PROBLEM TO SOLVE: Each entry below is to be printed verbatim.

===

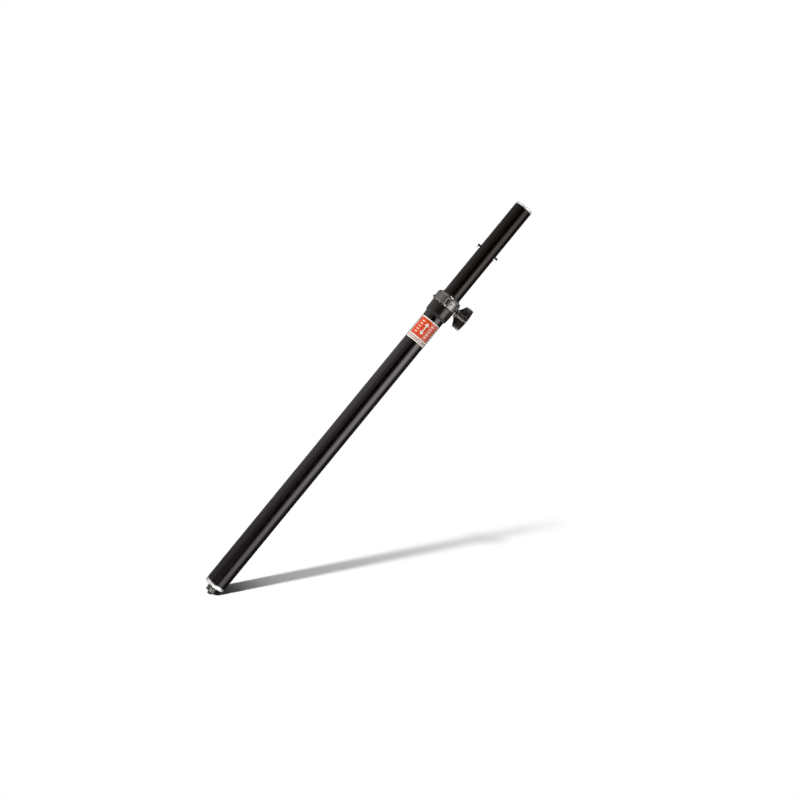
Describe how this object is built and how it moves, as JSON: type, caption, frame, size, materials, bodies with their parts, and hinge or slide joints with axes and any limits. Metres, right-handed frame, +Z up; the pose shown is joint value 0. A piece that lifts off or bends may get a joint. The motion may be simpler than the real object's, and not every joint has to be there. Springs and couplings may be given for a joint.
{
  "type": "telescopic speaker pole",
  "caption": "Telescopic speaker pole: black steel lower tube with a threaded foot stud, cast clamp collar with a wing knob, and a sliding upper tube with a cross pin and bright cap.",
  "frame": {"origin": "centre of the foot ring's underside, where the pole seats on its base, on the axis of the threaded stud", "axes": "+Z up the pole's axis, +X towards the wing knob, -Y towards the label"},
  "size_m": [0.079, 0.0508, 0.915],
  "materials": {
    "black_steel": "black satin powder coat",
    "bright_aluminium": "bright turned",
    "cast_metal": "grey die cast, slightly grained",
    "black_plastic": "black moulded, fine grain",
    "nylon": "black nylon, smooth",
    "rubber": "black moulded rubber",
    "chrome": "bright chrome plate",
    "zinc_steel": "zinc plated",
    "dark_steel": "dark oiled, bright on the crests",
    "printed_label": "printed film, satin"
  },
  "bodies": {
    "lower_section": {"lower_tube": "black_steel", "base_plug": "bright_aluminium", "threaded_stud": "dark_steel", "stud_washer": "zinc_steel", "stud_nut": "zinc_steel", "bottom_bumper": "rubber", "tube_label": "printed_label", "guide_liner": "nylon", "tube_sleeve": "black_plastic", "clamp_collar": "cast_metal", "collar_grub_screw": "dark_steel", "boss_insert": "zinc_steel"},
    "glide": {"glide_skirt": "nylon"},
    "upper_section": {"upper_tube": "black_steel", "top_cap": "bright_aluminium", "rest_pin": "chrome", "glide_plug": "nylon", "glide_pin": "zinc_steel"},
    "clamp_pad": {"pressure_pad": "nylon"},
    "knob": {"clamp_screw": "zinc_steel", "knob_washer": "nylon", "wing_knob": "black_plastic"}
  },
  "joints": [
    {"name": "height_slide", "type": "slide", "parent": "lower_section", "child": "glide", "axis": [0, 0, 1], "range_m": [0, 0.48]},
    {"name": "pole_turn", "type": "hinge", "parent": "glide", "child": "upper_section", "pos_m": [0, 0, 0.08], "axis": [0, 0, 1], "continuous": true},
    {"name": "clamp_travel", "type": "slide", "parent": "lower_section", "child": "clamp_pad", "axis": [1, 0, 0], "range_m": [0, 0.00125]},
    {"name": "knob_turn", "type": "hinge", "parent": "clamp_pad", "child": "knob", "pos_m": [0.0271, 0, 0.6711], "axis": [1, 0, 0], "range_deg": [0, 360]}
  ],
  "couplings": [
    {"joint": "clamp_travel", "follows": "knob_turn", "m_per_rad": 0.00019894}
  ]
}
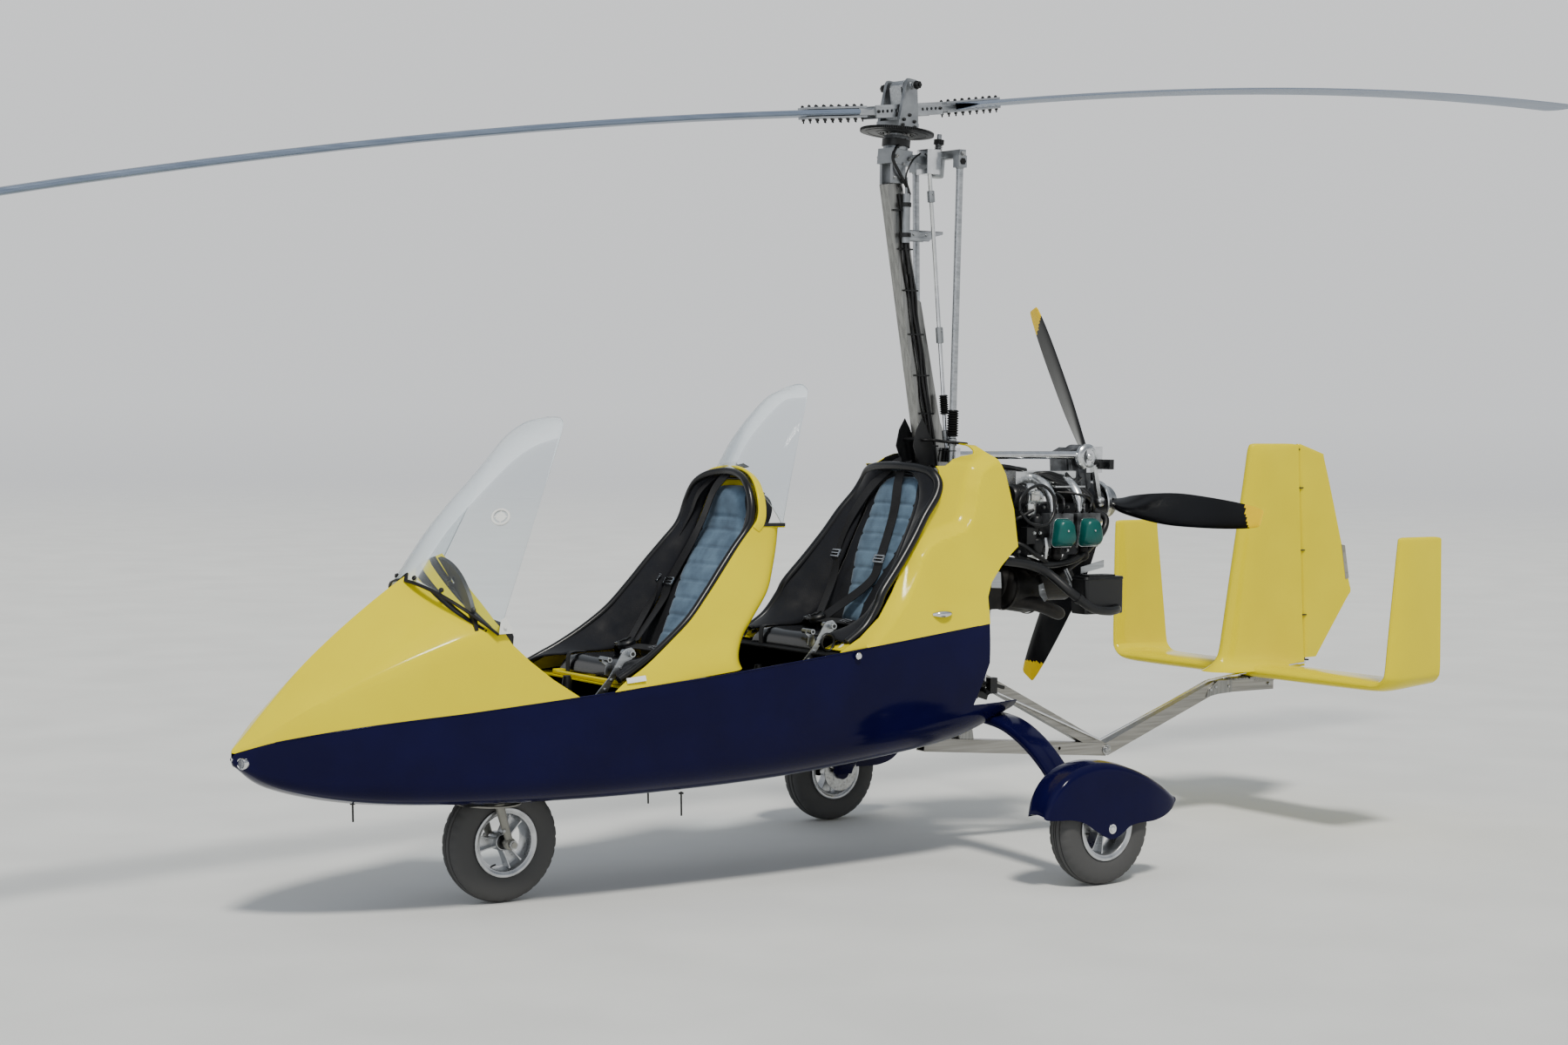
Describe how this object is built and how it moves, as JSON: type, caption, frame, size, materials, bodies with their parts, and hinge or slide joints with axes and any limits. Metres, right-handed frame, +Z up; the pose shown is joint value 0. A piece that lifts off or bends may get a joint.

===

CORRECT ANSWER:
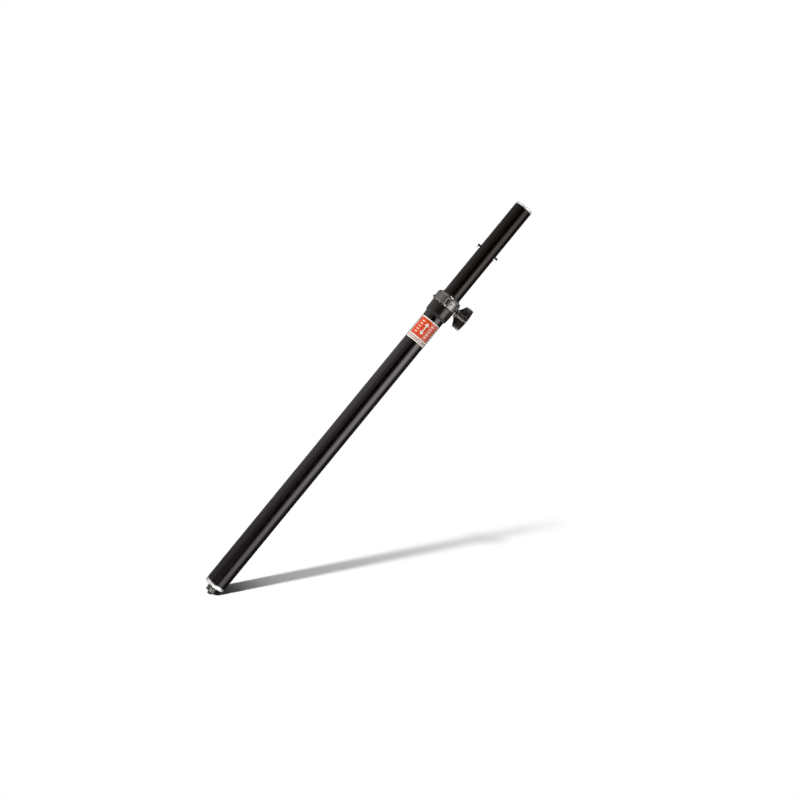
Describe how this object is built and how it moves, as JSON: type, caption, frame, size, materials, bodies with their parts, and hinge or slide joints with axes and any limits. Metres, right-handed frame, +Z up; the pose shown is joint value 0. A piece that lifts off or bends may get a joint. The motion may be simpler than the real object's, and not every joint has to be there. Springs and couplings may be given for a joint.
{
  "type": "telescopic speaker pole",
  "caption": "Telescopic speaker pole: black steel lower tube with a threaded foot stud, cast clamp collar with a wing knob, and a sliding upper tube with a cross pin and bright cap.",
  "frame": {"origin": "centre of the foot ring's underside, where the pole seats on its base, on the axis of the threaded stud", "axes": "+Z up the pole's axis, +X towards the wing knob, -Y towards the label"},
  "size_m": [0.079, 0.0508, 0.915],
  "materials": {
    "black_steel": "black satin powder coat",
    "bright_aluminium": "bright turned",
    "cast_metal": "grey die cast, slightly grained",
    "black_plastic": "black moulded, fine grain",
    "nylon": "black nylon, smooth",
    "rubber": "black moulded rubber",
    "chrome": "bright chrome plate",
    "zinc_steel": "zinc plated",
    "dark_steel": "dark oiled, bright on the crests",
    "printed_label": "printed film, satin"
  },
  "bodies": {
    "lower_section": {"lower_tube": "black_steel", "base_plug": "bright_aluminium", "threaded_stud": "dark_steel", "stud_washer": "zinc_steel", "stud_nut": "zinc_steel", "bottom_bumper": "rubber", "tube_label": "printed_label", "guide_liner": "nylon", "tube_sleeve": "black_plastic", "clamp_collar": "cast_metal", "collar_grub_screw": "dark_steel", "boss_insert": "zinc_steel"},
    "glide": {"glide_skirt": "nylon"},
    "upper_section": {"upper_tube": "black_steel", "top_cap": "bright_aluminium", "rest_pin": "chrome", "glide_plug": "nylon", "glide_pin": "zinc_steel"},
    "clamp_pad": {"pressure_pad": "nylon"},
    "knob": {"clamp_screw": "zinc_steel", "knob_washer": "nylon", "wing_knob": "black_plastic"}
  },
  "joints": [
    {"name": "height_slide", "type": "slide", "parent": "lower_section", "child": "glide", "axis": [0, 0, 1], "range_m": [0, 0.48]},
    {"name": "pole_turn", "type": "hinge", "parent": "glide", "child": "upper_section", "pos_m": [0, 0, 0.08], "axis": [0, 0, 1], "continuous": true},
    {"name": "clamp_travel", "type": "slide", "parent": "lower_section", "child": "clamp_pad", "axis": [1, 0, 0], "range_m": [0, 0.00125]},
    {"name": "knob_turn", "type": "hinge", "parent": "clamp_pad", "child": "knob", "pos_m": [0.0271, 0, 0.6711], "axis": [1, 0, 0], "range_deg": [0, 360]}
  ],
  "couplings": [
    {"joint": "clamp_travel", "follows": "knob_turn", "m_per_rad": 0.00019894}
  ]
}
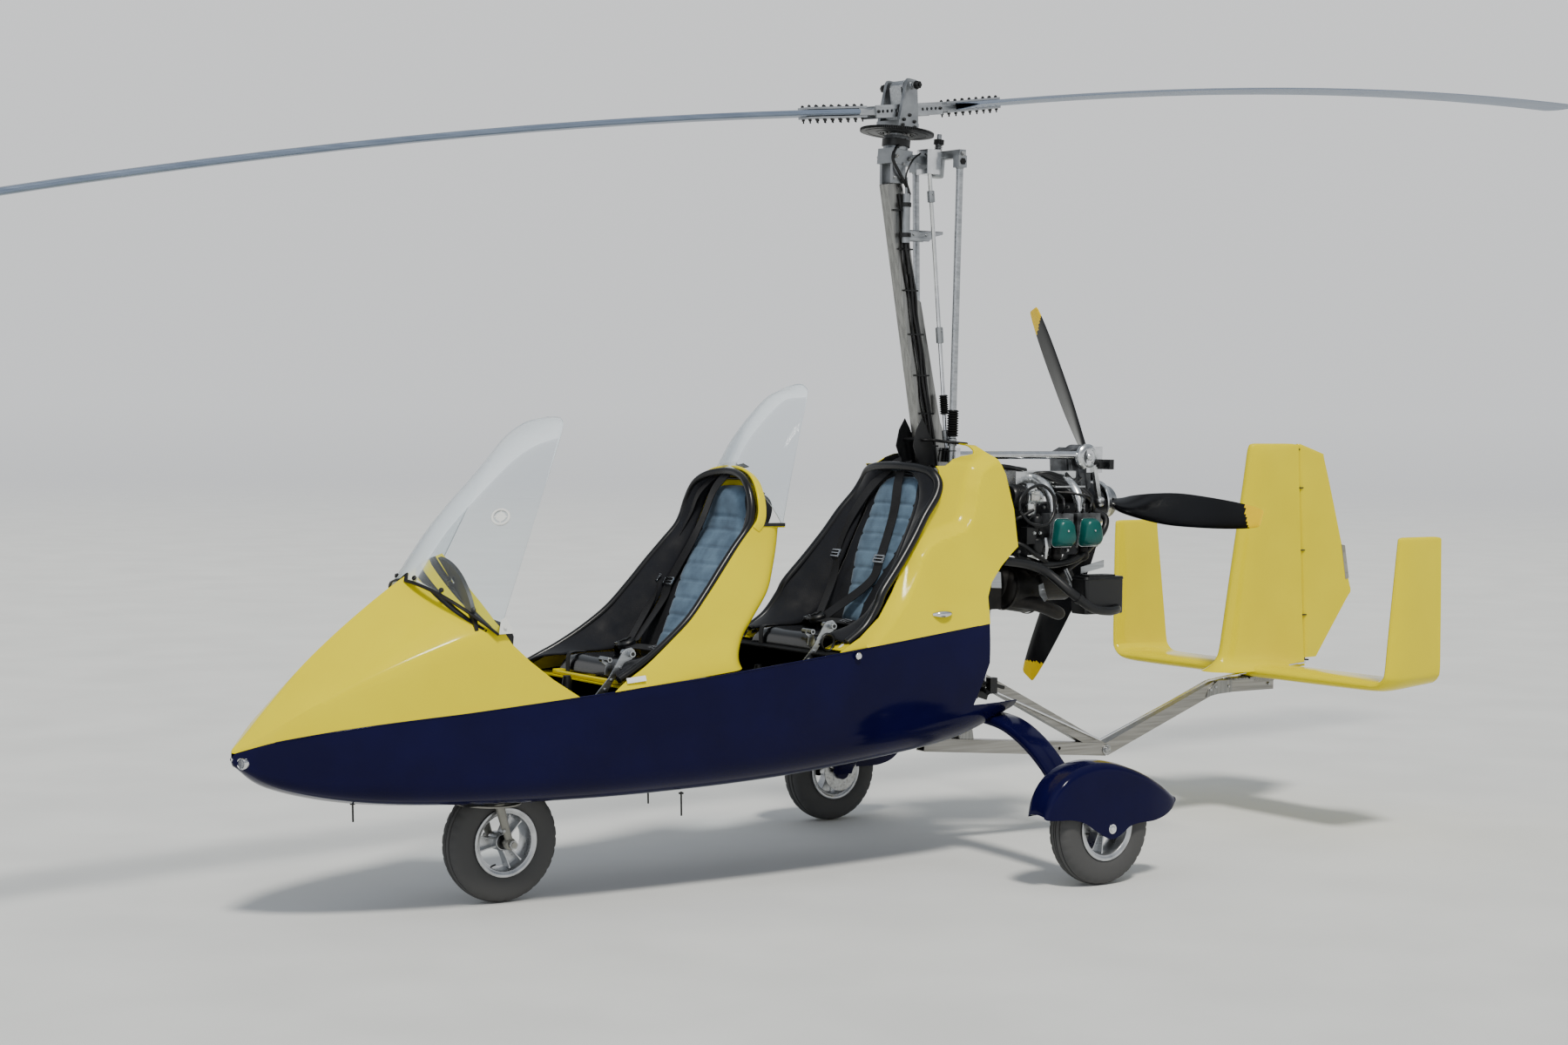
Describe how this object is built and how it moves, as JSON: type, caption, frame, size, materials, bodies with their parts, and hinge or slide joints with axes and any limits. Metres, right-handed frame, +Z up; the pose shown is joint value 0. A piece that lifts off or bends may get a joint.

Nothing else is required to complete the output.